Monday, February 06, 2023

The Tragedy of Douglas Emhoff

Second Gentleman, Doug Emhoff in Berlin (JTA)
There has been a lot of reporting in the mainstream media about Doug Emhoff’s trip to Europe in service to his commitment to fight antisemtism. All of it favorable - describing how much visiting places like Auschwitz and meeting with elderly Holocaust survivors deeply touched him.

That should come as no surprise. Whether one is Jewish or not, if visiting those memorials and talking with elderly survivors does not touch you deeply, I have to question your humanity. 

Doug Emhoff is a Jew. What is significant about a Jew doing this is that it is likely that they had relatives who perished or suffered during the Holocaust. That makes the impact of that experience far more personal than it does to those that have not. JTA described his experience as ‘emotional and intense’. 

The following is in part a brief description by JTA of Doug Emhoff’s ‘crusade’ against antisemitism that generated his trip: 

As second gentleman, Douglas Emhoff has made combating antisemitism his main focus. He has toured U.S. college campuses to talk about it, has led numerous events with Jewish organizations and even convened a group of top Biden administration advisers to discuss the topic.

But this week, he found himself in territory that made his campaign more visceral — including the town in southern Poland that his grandparents fled to avoid persecution.

During a five-day trip across Poland and Germany, Emhoff immersed himself in the 20th century history that wreaked havoc and tragedy on so many Jewish families. He met with Holocaust survivors — some who fled Ukraine — toured several Holocaust and other Jewish-themed sites and had a Shabbat meal with Polish-Jewish leaders.

“They found opportunity and freedom,” Emhoff said of his grandparents, “and now, 120 years later, their great-grandchild is the first Jewish spouse of a United States president or vice president, who is working to combat hate and antisemitism. That’s something, isn’t it?” 

Yes, as noted, all the media coverage was positive. Deservedly so. I’m sure that Emhoff reaction to that trip was unlike any other experience he has had.  He was actually moved to regret not having spoken up when he had in the past experienced some antisemitic humor by colleagues that did not know he was Jewish.
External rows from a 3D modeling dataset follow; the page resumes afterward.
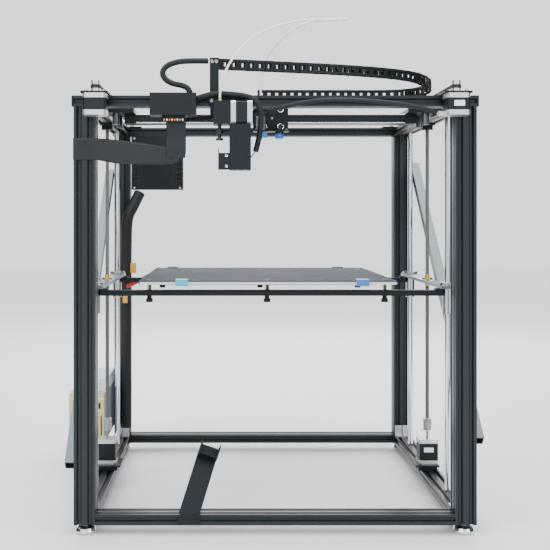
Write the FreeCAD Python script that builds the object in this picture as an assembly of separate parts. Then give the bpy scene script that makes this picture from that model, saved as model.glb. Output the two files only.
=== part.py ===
import FreeCAD, Part
import math
import os

os.makedirs("parts", exist_ok=True)
V = FreeCAD.Vector

# Driving dimensions, in millimetres. X is across, Y is front to back, Z is up from the floor.
PLAN_SHIFT = V(32, 23, 0)   # puts the origin under the middle of the whole machine
FRAME_W = 748.0            # across the corner posts
FRAME_D = 700.0            # front face to rear face
POST = 40.0                # square corner post
BEAM_H = 20.0              # beams lie flat: 20 high, 40 wide
BEAM_W = 40.0
FOOT_H = 20.0
TOP_Z = 817.5              # top face of the top beams
GAP = 0.3                  # between curved faces of different bodies
FIT = 0.05                 # radial clearance of a shaft that turns in its hole
SHAFT_R = 2.5

HALF_W = FRAME_W / 2
HALF_D = FRAME_D / 2
POST_X = HALF_W - POST / 2
POST_Y = HALF_D - POST / 2
BEAM_UNDER = TOP_Z - BEAM_H
BASE_TOP = FOOT_H + BEAM_H
INNER_X = HALF_W - POST
INNER_Y = HALF_D - POST

# Vertical drive
ROD_R = 6.0
ROD_Y = 200.0
SCREW_R = 4.0
MOTOR = 42.3               # NEMA 17 face
SIDE_Z0 = 449.0            # bed side plates
SIDE_T = 6.0
BAR_Z0 = 434.5
BAR_H = 11.0
BAR_W = 20.0
BED = 510.0                # square heated bed
BED_X = -9.0               # the bed sits a little left of the middle
BED_Y0 = -247.0
BED_Z0 = 459.5
BED_T = 5.0
KNOB_X = (-245.0, BED_X, 227.0)

# Belt and gantry level
RAIL_Z = 794.0
RAIL_Y0 = -155.0
RAIL_D = 40.0
RAIL_H = 20.0
RAIL_HALF = 300.0
CORNER_X = 330.0
MOTOR_Y = -374.0
PLATE_T = 3.0
BELT_Z0 = 828.0
BELT_H = 6.0
BELT_T = 1.6
PULLEY_R = 8.0
IDLER_Y = 326.0

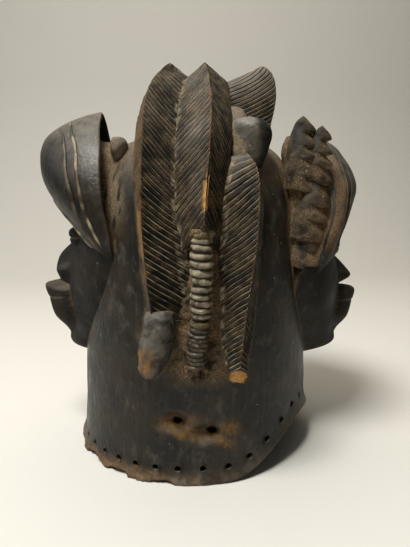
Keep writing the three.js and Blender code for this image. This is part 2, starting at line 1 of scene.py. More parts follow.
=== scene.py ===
"""Looks of a janus helmet mask: two heads, a comb of cut ridges and a hollow for the wearer's head, all
carved from one block of wood, blackened and polished by handling.

Every table is in millimetres in the carving frame: the heads look along -X and +X, the side that is
seen in front faces -Y, and Z is height above the table that the rim stands on.
"""

from __future__ import annotations

import logging
import math
from dataclasses import dataclass, field
from enum import Enum
from functools import partial

import bpy
import numpy as np
import openvdb
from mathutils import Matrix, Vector

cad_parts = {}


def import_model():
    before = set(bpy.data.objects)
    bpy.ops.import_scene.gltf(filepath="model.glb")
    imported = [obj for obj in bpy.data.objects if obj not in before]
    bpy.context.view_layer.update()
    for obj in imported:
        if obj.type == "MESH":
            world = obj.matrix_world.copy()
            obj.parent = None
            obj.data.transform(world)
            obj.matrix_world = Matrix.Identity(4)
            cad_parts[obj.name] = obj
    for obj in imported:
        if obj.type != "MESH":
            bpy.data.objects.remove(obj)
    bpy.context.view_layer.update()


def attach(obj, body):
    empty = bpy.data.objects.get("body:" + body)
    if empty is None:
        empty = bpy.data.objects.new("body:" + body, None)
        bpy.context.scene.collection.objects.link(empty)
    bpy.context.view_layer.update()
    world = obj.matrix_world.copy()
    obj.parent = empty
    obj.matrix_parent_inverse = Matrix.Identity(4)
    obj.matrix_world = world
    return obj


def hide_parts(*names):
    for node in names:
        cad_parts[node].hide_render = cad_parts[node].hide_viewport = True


Table = tuple[tuple[float, ...], ...]
Pair = tuple[float, float]
Triple = tuple[float, float, float]
Array = np.ndarray
Thing = bpy.types.Object
Tree = bpy.types.NodeTree
Socket = bpy.types.NodeSocket

log = logging.getLogger("helmet_mask")

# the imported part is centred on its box, the tables are centred on the wearer's head
CENTRING = np.array([5.854, -0.706, 0.0])
MILLIMETRE = 0.001
NODE = "helmet_mask"
# the comb is set a few degrees off square to the faces
COMB_TURN = -5.0
# angle between faces, in degrees, from which an edge stays hard
HARD_EDGE = 48.0


class Side(Enum):
    """Which way a head looks along X."""

    LEFT = -1
    RIGHT = 1


def along(table: Table, at: Array, column: int = 1) -> Array:
    """Smooth values through a short table.

    Args:
        table: rows of a station and its values, stations rising.
        at: stations to read, any shape.
        column: which value to read.

    Returns:
        The values, in the shape of at.
    """
    rows = np.asarray(table, float)
    x, y = rows[:, 0], rows[:, column]
    last = len(x) - 1
    order = np.arange(len(x))
    low, high = np.maximum(order - 1, 0), np.minimum(order + 1, last)
    slope = (y[high] - y[low]) / (x[high] - x[low])
    t = np.clip(np.asarray(at, float), x[0], x[-1])
    i = np.clip(np.searchsorted(x, t, side="right") - 1, 0, last - 1)
    h = x[i + 1] - x[i]
    s = (t - x[i]) / h
    return (
        (2 * s**3 - 3 * s**2 + 1) * y[i] + (s**3 - 2 * s**2 + s) * h * slope[i]
        + (-2 * s**3 + 3 * s**2) * y[i + 1] + (s**3 - s**2) * h * slope[i + 1]
    )


def squared(v: Array, power: float) -> Array:
    """Signed power of a cosine or sine, for a squared oval."""
    return np.sign(v) * np.abs(v) ** (2 / power)


def hump(v: Array) -> Array:
    """Smooth hump from 1 in the middle to 0 at v = 1 and beyond."""
    return np.cos(np.clip(np.abs(v), 0, 1) * math.pi / 2) ** 2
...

At the time - he just let it slide.

I have no clue what kind of Jewish education Emhoff had – or if he had any at all. That he now takes pride in his Jewish heritage as a result of this trip is certainly a good thing. But what goes almost unnoticed is the implication of his last comment. Which is his apparent pride in the significance he attaches to the fact that he did this as the husband of the Vice President of the United States.  

While I agree with that point, it has not escaped me that she is not Jewish and that he is intermarried. And he attaches no significance to what a tragedy that is. Not that I would expect him to since he seems to be happily married. But it is still no less a tragedy.

I’m sure that Doug Emhoff is a good man and seems to have exemplary Midos. I’m sure that he now cares more deeply about his Judaism than he has in the past. Which is of course a good thing viewed in isolation. But that he does not place any significance on his own intermarriage tells me that he does not really understand the importance of perpetuating Judaism into the future though his children.

Even if all of  his children by a first marriage were Jewish (..which they apparently are not) I am equally sure that he will not be having any children with his current wife. We cannot - should not - ignore the harmful symbolism he generates with his positivity over  his high profile marriage to a non Jew.

I know that wasn’t his intention. But  there it is in all its ‘radiant glory’.

So as much as I applaud his crusade against antisemitism and appreciate the intense emotional reaction to his trip (which I believe to be 100% genuine) I am disappointed that he has not had the education to realize how wrong his current marriage to a non Jewish woman is.  

Not that I expected him to have an epiphany about that. But Ironically it is his very real emotion to that trip and connecting it by inference to his non Jewish wife in a positive way that he ends up helping to ’Kasher’ intermarriage. 

Although I’m sure this was not his intention, it nevertheless tragically, places yet another nail into the coffin of non Orthodox Jewry in  America.